Great Britain, a late entrant, has long been the ‘odd-man-out’ among EU member-nations. Its language, culture, its common law legal system and its financial capital markets are aligned closely to those of the United States.
Even as a cultural ‘misfit’, the UK’s membership is of great economic and political importance to the EU. According to 2014 figures from the IMF, Britain has the second largest European economy. Paying the second largest net contribution to the running costs (2013 figures from Highcharts.com), the UK is a key element in the EU’s continued viability. Those who have been attempting to spread economic fear through dire warnings on lost trade have failed to mention that the EU has enjoyed a trade surplus with Britain, which rose to over $6 billion per month in 2014 (Office for National Statistics).
Politically, Great Britain has an independent nuclear deterrent and a permanent seat on the UN’s Security Council. In both of these critical areas, the UK has operated for over seven decades in uniquely close collaboration with the United States. Envious and covetous of this quiet but most powerful ‘special relationship’, the EU may want it severed.
The implications of a revolutionary ‘out’ vote by British voters should not be underestimated. It may influence even the U.S. election. Clearly, a BREXIT would represent a precedent for other nations, such as Greece, Portugal and even Italy, which already may wish covertly to leave the Germanic strictures of the Eurozone.
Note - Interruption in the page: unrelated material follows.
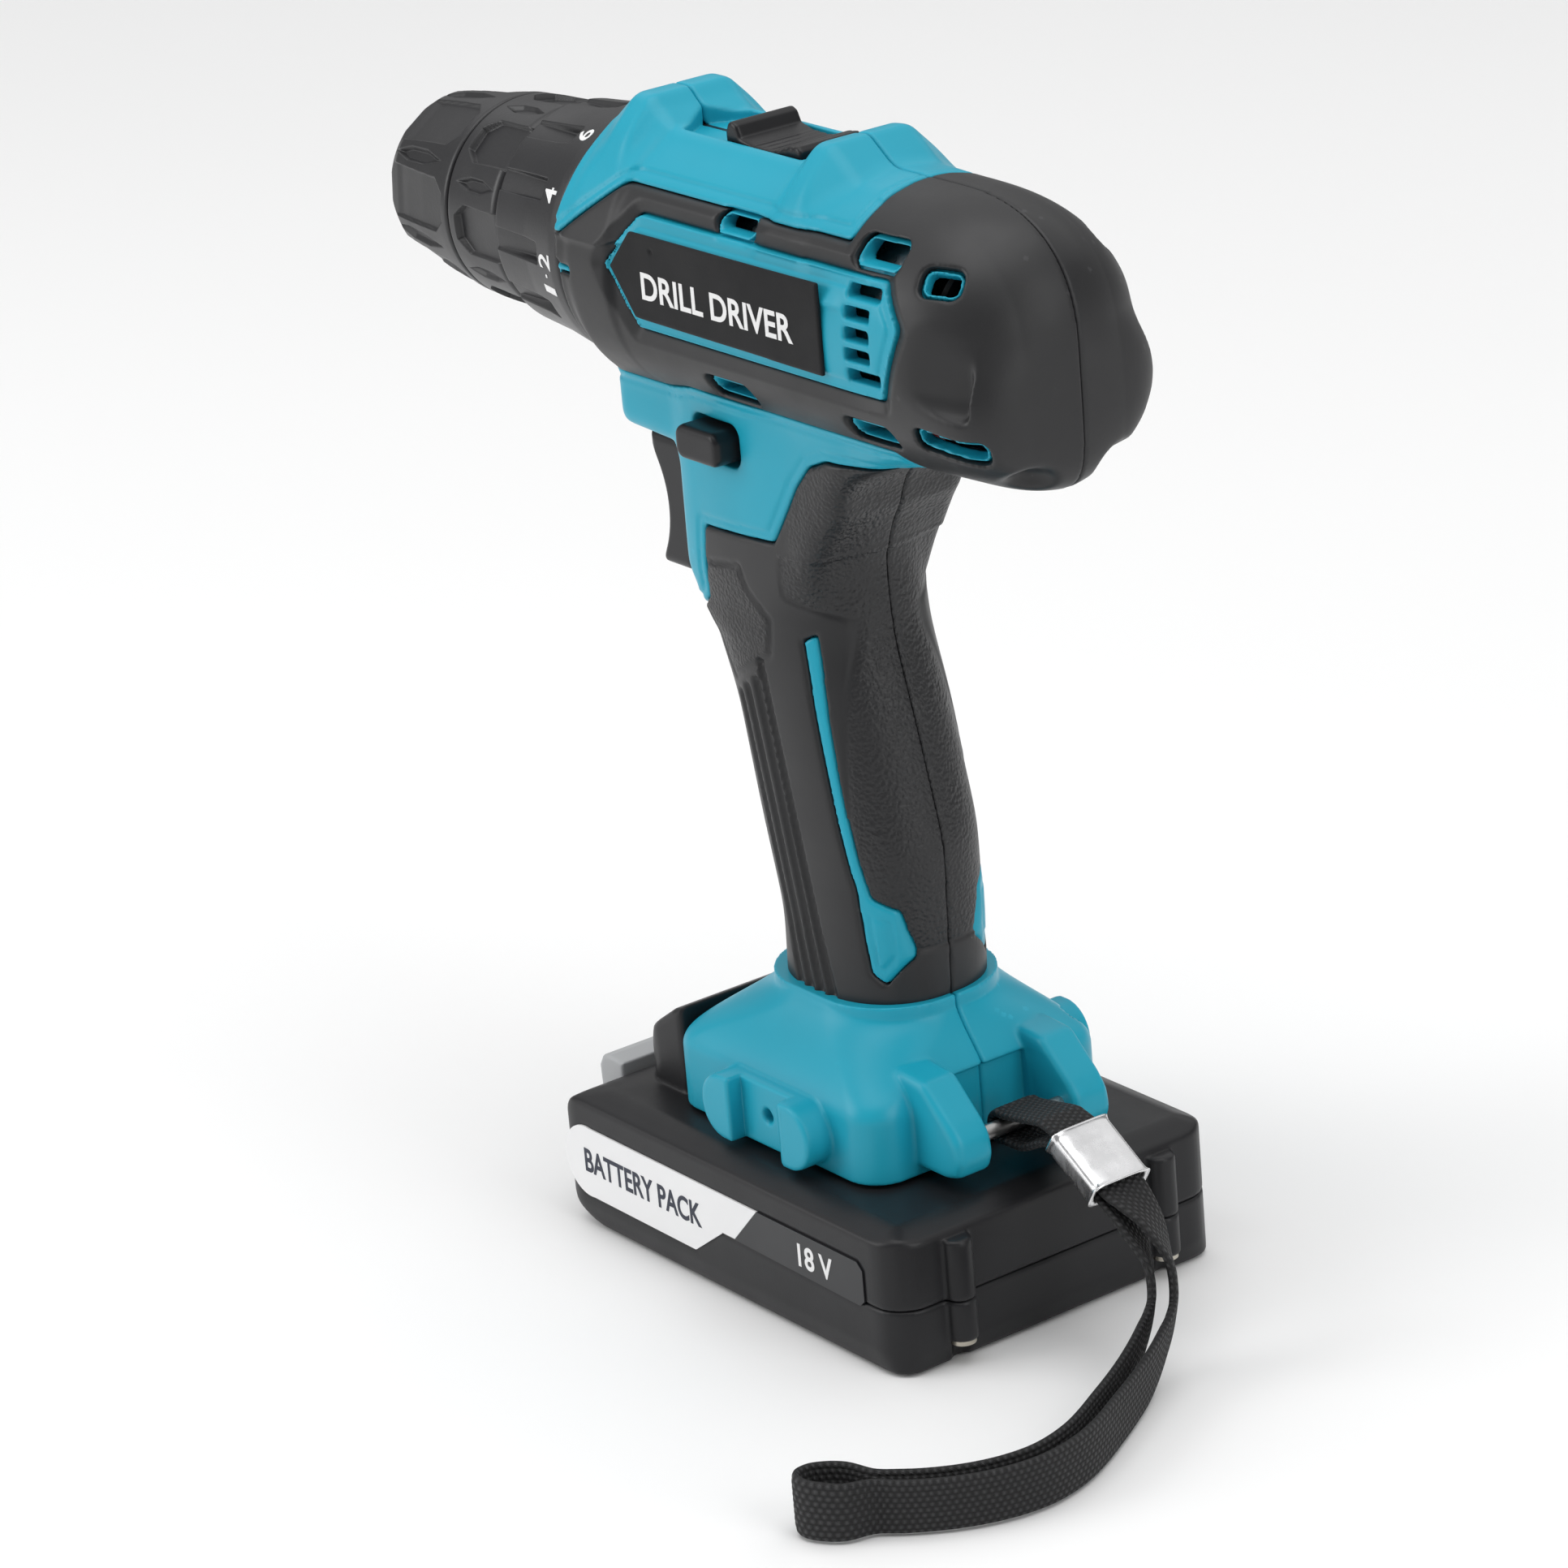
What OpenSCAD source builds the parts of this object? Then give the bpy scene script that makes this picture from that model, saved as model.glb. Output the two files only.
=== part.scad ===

Any major threat to the euro, the world’s second fiat currency, could impact an international monetary order built on an unprecedented mountain of credit-based debt. The uncertainty of the political future of the EU combined with the costly effects of deeply negative rates in European banks could increase interest in alternative stores of value.
June 23rd may prove to be a day of destiny for the United Kingdom, if not the world at large.